-- EXERCISE DESCRIPTION --
The exercise asks for every line of the data to be reproduced exactly.

-- DATA --
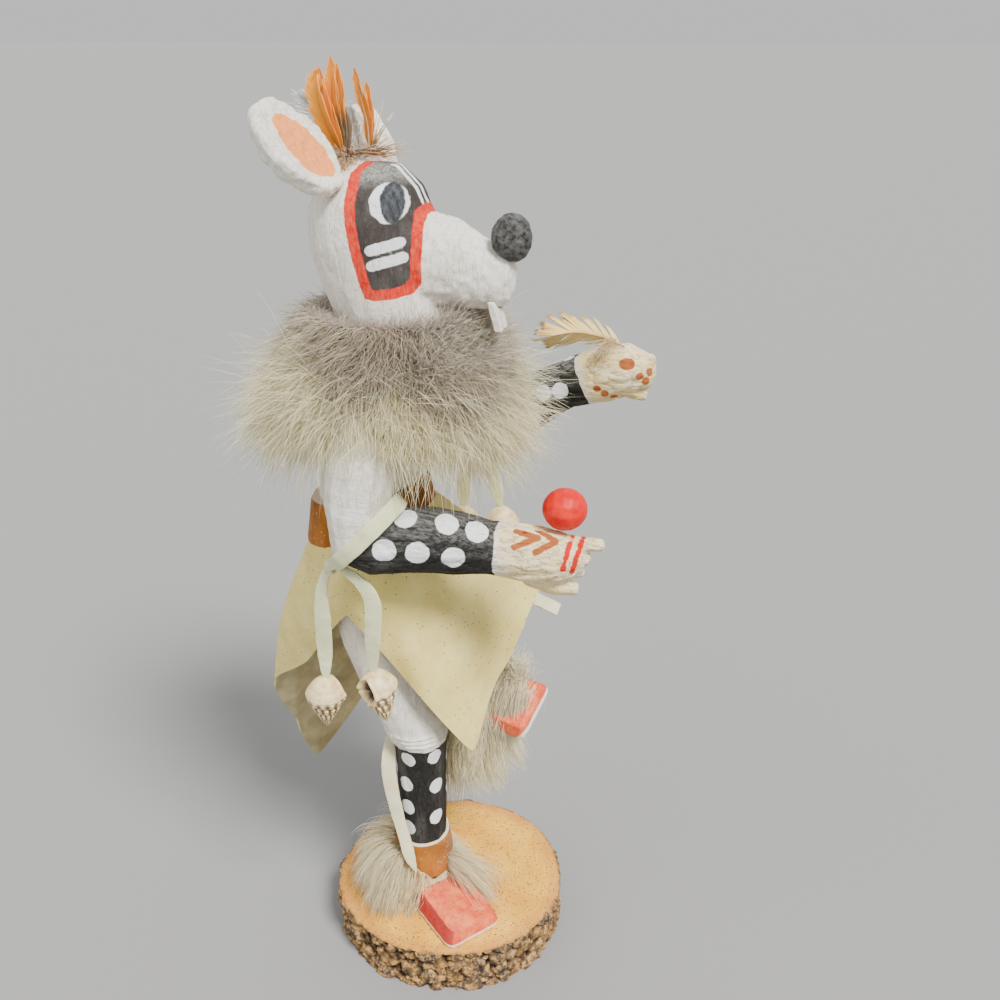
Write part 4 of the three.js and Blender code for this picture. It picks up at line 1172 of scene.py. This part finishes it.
plumes = {
    # slot, way it faces, lean and its split parts (spine, reach on either side from root to tip, tones);
    # then the part that the shaft runs along
    "crest_feather_tall": ("tallPlume", "orange_feather", flatWay, 0.4, [
        ([(-6, 20.6, 249.2), (-6.2, 23.9, 255.2), (-6.5, 26.1, 261.8), (-6.6, 26.3, 267.4)],
         (5, 8, 8, 5.5, 2.5), (5, 10, 10.5, 7, 2.5), crestTones),
        ([(-6, 20.5, 249.2), (-6.1, 23, 255.8), (-6.3, 24.8, 262), (-6.4, 25.3, 268.2)],
         (5, 10, 10.5, 7, 2.5), (5, 10, 9, 4.5, 2), crestTones),
        ([(-6, 20.3, 249.2), (-6.1, 22, 256.4), (-6.1, 22.7, 263), (-6.1, 22.6, 270.4)],
         (5, 10, 9, 5, 2.5), (5, 10, 10.5, 7, 2.5), darkFoot),
        ([(-6, 20, 249.4), (-5.8, 21, 256.2), (-5.7, 21.4, 263), (-5.6, 21.3, 269.2)],
         (5, 9, 9, 6, 2), (5, 8.5, 8, 5, 2), darkFoot),
        ([(-5.8, 19.9, 249.2), (-5.8, 19.8, 252.4), (-5.7, 20, 255.8), (-5.6, 20.2, 258.6)],
         (6, 8, 6, 3), (6, 8, 6, 3), footDown)], 1),
    "crest_feather_short": ("shortPlume", "orange_feather", flatWay, 0.32, [
        ([(0.4, 16.6, 250.6), (0.4, 16.6, 256.4), (0.4, 17.9, 262.4), (0.4, 19, 268)],
         (3, 5, 5.4, 4.6, 2), (3, 6, 6.4, 4.4, 2), shortTones),
        ([(0.5, 16.4, 250.6), (0.5, 15.8, 256), (0.5, 15.9, 260.8), (0.6, 16.3, 264.8)],
         (2, 3.8, 4.4, 4, 2), (2, 4.4, 5, 4, 2), shortTones)], 0),
    "hand_feather": ("handFeather", "straw_feather", (-0.35, 0, 0.94), 0.74, [
        ([(33, -45.5, 195.8), (33.2, -38, 198.2), (33.4, -31, 198.8), (33.6, -24.4, 197.4)],
         (5, 10, 11, 10, 7), (5, 11, 13, 12, 8), tanTones)], 0),
}
for nodeName, (pieceName, slotName, across, lean, splits, shaftOf) in plumes.items():
    barbs, split, jagged = (210, 11.0, 0.42) if nodeName == "hand_feather" else (100, 8.0, 0.2)
    vanes = [barbed(f"{pieceName}{i}", spine, across, up, low, tones, barbs=barbs, lean=lean, split=split,
                    cup=0.1, seed=len(pieceName) + i, jagged=jagged)
             for i, (spine, up, low, tones) in enumerate(splits)]
    dressed(joined(vanes, pieceName + "Vane"), [nodeName], featherBarbs)
    shaft = strap(pieceName + "Shaft", splits[shaftOf][0], 0.42, 0.4, across, around=8, rows=30,
                  widths=(1.2, 1, 0.7, 0.3))
    finished(shaft, [], shaftFinish)
print("feathers made")


# fur and down
def rootsOn(piece, count, keep, roll):
    # even random places on a piece's faces, with the outward direction there
    mesh = piece.data
    areas = np.array([face.area for face in mesh.polygons])
    centres = np.array([face.center for face in mesh.polygons]) / mm
    outs = np.array([face.normal for face in mesh.polygons])
    allowed = keep(centres, outs)
    chosen = roll.choice(len(areas), count, p=areas * allowed / (areas * allowed).sum())
    jitter = roll.normal(0, 0.35, (count, 3))
    outs = outs[chosen]
    jitter -= (jitter * outs).sum(1)[:, None] * outs
    return centres[chosen] + jitter, unit(outs)


def combed(name, roots, outs, flow, long, steps, radius, tints, roll, stray=0.3, droop=0.25, clumps=300,
           gather=0.5, curl=0.12, sink=0.8):
    # hairs leave the skin along flow, droop, and gather toward their tuft's tip
    count = len(roots)
    heading = unit(flow + stray * roll.normal(0, 1, (count, 3)))
    bend = curl * roll.normal(0, 1, (count, 3))
    paths = np.empty((count, steps, 3))
    paths[:, 0] = roots - outs * sink
    for k in range(1, steps):
        heading = unit(heading + bend / steps + np.array([0, 0, -droop / steps]))
        paths[:, k] = paths[:, k - 1] + heading * (long / (steps - 1))[:, None]
    if gather:
        leaders = roll.choice(count, min(clumps, count), replace=False)
        nearest = np.empty(count, int)
        for start in range(0, count, 4000):
            part = slice(start, start + 4000)
            away = ((roots[part, None] - roots[None, leaders]) ** 2).sum(2)
            nearest[part] = leaders[away.argmin(1)]
        share = gather * np.linspace(0, 1, steps)[None, :, None] ** 1.5
        share = share * roll.uniform(0.4, 1.1, (count, 1, 1))
        offset = (paths[nearest] - paths[nearest][:, :1]) + (roots[nearest] - roots)[:, None] * 0.85
        offset = offset + paths[:, :1]
        paths = paths * (1 - share) + offset * share
    radii = radius[:, None] * np.interp(np.linspace(0, 1, steps), [0, 0.6, 1], [1, 0.8, 0.3])[None, :]
    return strands(name, paths, radii, tints, unit(roll.normal(0, 1, (count, 3))))


hairFinish = strandFinish("rabbitHair", 0.7, 0.4, Subsurface_Weight=0.5, Subsurface_Scale=0.0015,
                          Subsurface_Radius=(1, 0.92, 0.78))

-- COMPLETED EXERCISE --
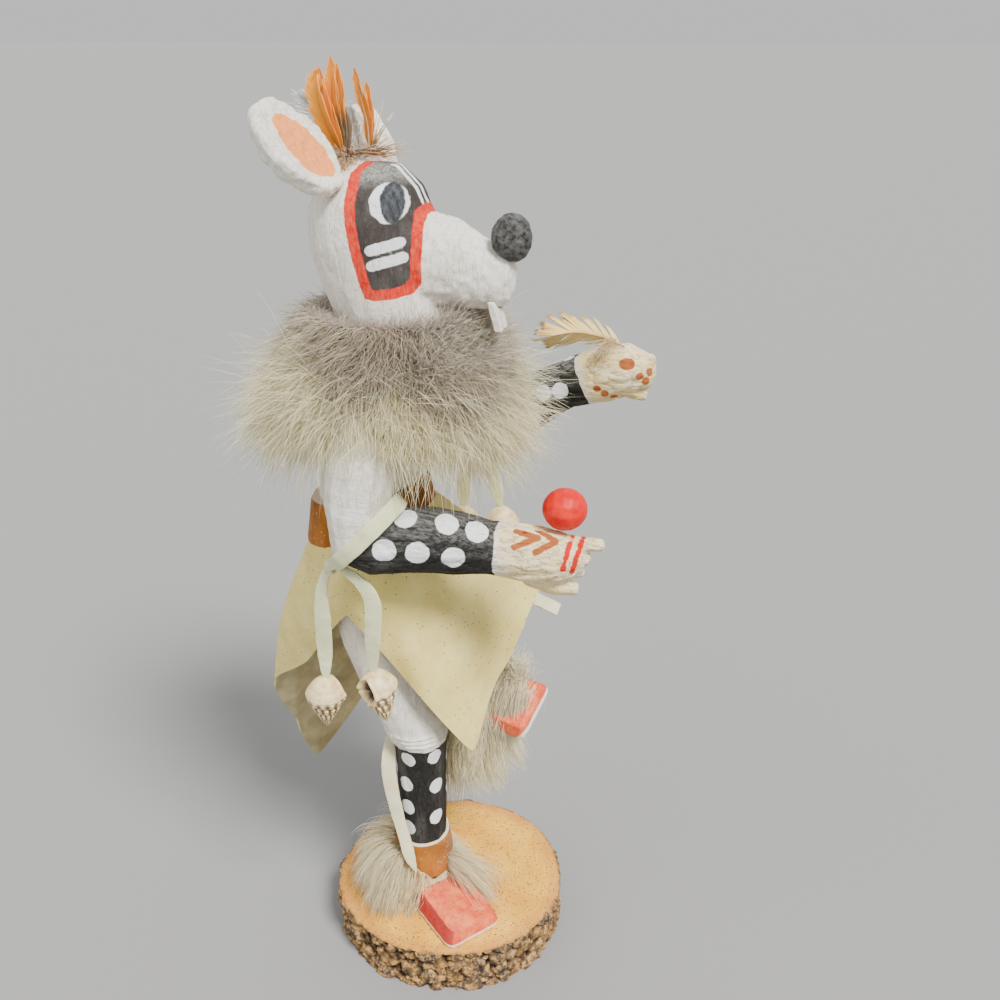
Write part 4 of the three.js and Blender code for this picture. It picks up at line 1172 of scene.py. This part finishes it.
plumes = {
    # slot, way it faces, lean and its split parts (spine, reach on either side from root to tip, tones);
    # then the part that the shaft runs along
    "crest_feather_tall": ("tallPlume", "orange_feather", flatWay, 0.4, [
        ([(-6, 20.6, 249.2), (-6.2, 23.9, 255.2), (-6.5, 26.1, 261.8), (-6.6, 26.3, 267.4)],
         (5, 8, 8, 5.5, 2.5), (5, 10, 10.5, 7, 2.5), crestTones),
        ([(-6, 20.5, 249.2), (-6.1, 23, 255.8), (-6.3, 24.8, 262), (-6.4, 25.3, 268.2)],
         (5, 10, 10.5, 7, 2.5), (5, 10, 9, 4.5, 2), crestTones),
        ([(-6, 20.3, 249.2), (-6.1, 22, 256.4), (-6.1, 22.7, 263), (-6.1, 22.6, 270.4)],
         (5, 10, 9, 5, 2.5), (5, 10, 10.5, 7, 2.5), darkFoot),
        ([(-6, 20, 249.4), (-5.8, 21, 256.2), (-5.7, 21.4, 263), (-5.6, 21.3, 269.2)],
         (5, 9, 9, 6, 2), (5, 8.5, 8, 5, 2), darkFoot),
        ([(-5.8, 19.9, 249.2), (-5.8, 19.8, 252.4), (-5.7, 20, 255.8), (-5.6, 20.2, 258.6)],
         (6, 8, 6, 3), (6, 8, 6, 3), footDown)], 1),
    "crest_feather_short": ("shortPlume", "orange_feather", flatWay, 0.32, [
        ([(0.4, 16.6, 250.6), (0.4, 16.6, 256.4), (0.4, 17.9, 262.4), (0.4, 19, 268)],
         (3, 5, 5.4, 4.6, 2), (3, 6, 6.4, 4.4, 2), shortTones),
        ([(0.5, 16.4, 250.6), (0.5, 15.8, 256), (0.5, 15.9, 260.8), (0.6, 16.3, 264.8)],
         (2, 3.8, 4.4, 4, 2), (2, 4.4, 5, 4, 2), shortTones)], 0),
    "hand_feather": ("handFeather", "straw_feather", (-0.35, 0, 0.94), 0.74, [
        ([(33, -45.5, 195.8), (33.2, -38, 198.2), (33.4, -31, 198.8), (33.6, -24.4, 197.4)],
         (5, 10, 11, 10, 7), (5, 11, 13, 12, 8), tanTones)], 0),
}
for nodeName, (pieceName, slotName, across, lean, splits, shaftOf) in plumes.items():
    barbs, split, jagged = (210, 11.0, 0.42) if nodeName == "hand_feather" else (100, 8.0, 0.2)
    vanes = [barbed(f"{pieceName}{i}", spine, across, up, low, tones, barbs=barbs, lean=lean, split=split,
                    cup=0.1, seed=len(pieceName) + i, jagged=jagged)
             for i, (spine, up, low, tones) in enumerate(splits)]
    dressed(joined(vanes, pieceName + "Vane"), [nodeName], featherBarbs)
    shaft = strap(pieceName + "Shaft", splits[shaftOf][0], 0.42, 0.4, across, around=8, rows=30,
                  widths=(1.2, 1, 0.7, 0.3))
    finished(shaft, [], shaftFinish)
print("feathers made")


# fur and down
def rootsOn(piece, count, keep, roll):
    # even random places on a piece's faces, with the outward direction there
    mesh = piece.data
    areas = np.array([face.area for face in mesh.polygons])
    centres = np.array([face.center for face in mesh.polygons]) / mm
    outs = np.array([face.normal for face in mesh.polygons])
    allowed = keep(centres, outs)
    chosen = roll.choice(len(areas), count, p=areas * allowed / (areas * allowed).sum())
    jitter = roll.normal(0, 0.35, (count, 3))
    outs = outs[chosen]
    jitter -= (jitter * outs).sum(1)[:, None] * outs
    return centres[chosen] + jitter, unit(outs)


def combed(name, roots, outs, flow, long, steps, radius, tints, roll, stray=0.3, droop=0.25, clumps=300,
           gather=0.5, curl=0.12, sink=0.8):
    # hairs leave the skin along flow, droop, and gather toward their tuft's tip
    count = len(roots)
    heading = unit(flow + stray * roll.normal(0, 1, (count, 3)))
    bend = curl * roll.normal(0, 1, (count, 3))
    paths = np.empty((count, steps, 3))
    paths[:, 0] = roots - outs * sink
    for k in range(1, steps):
        heading = unit(heading + bend / steps + np.array([0, 0, -droop / steps]))
        paths[:, k] = paths[:, k - 1] + heading * (long / (steps - 1))[:, None]
    if gather:
        leaders = roll.choice(count, min(clumps, count), replace=False)
        nearest = np.empty(count, int)
        for start in range(0, count, 4000):
            part = slice(start, start + 4000)
            away = ((roots[part, None] - roots[None, leaders]) ** 2).sum(2)
            nearest[part] = leaders[away.argmin(1)]
        share = gather * np.linspace(0, 1, steps)[None, :, None] ** 1.5
        share = share * roll.uniform(0.4, 1.1, (count, 1, 1))
        offset = (paths[nearest] - paths[nearest][:, :1]) + (roots[nearest] - roots)[:, None] * 0.85
        offset = offset + paths[:, :1]
        paths = paths * (1 - share) + offset * share
    radii = radius[:, None] * np.interp(np.linspace(0, 1, steps), [0, 0.6, 1], [1, 0.8, 0.3])[None, :]
    return strands(name, paths, radii, tints, unit(roll.normal(0, 1, (count, 3))))


hairFinish = strandFinish("rabbitHair", 0.7, 0.4, Subsurface_Weight=0.5, Subsurface_Scale=0.0015,
                          Subsurface_Radius=(1, 0.92, 0.78))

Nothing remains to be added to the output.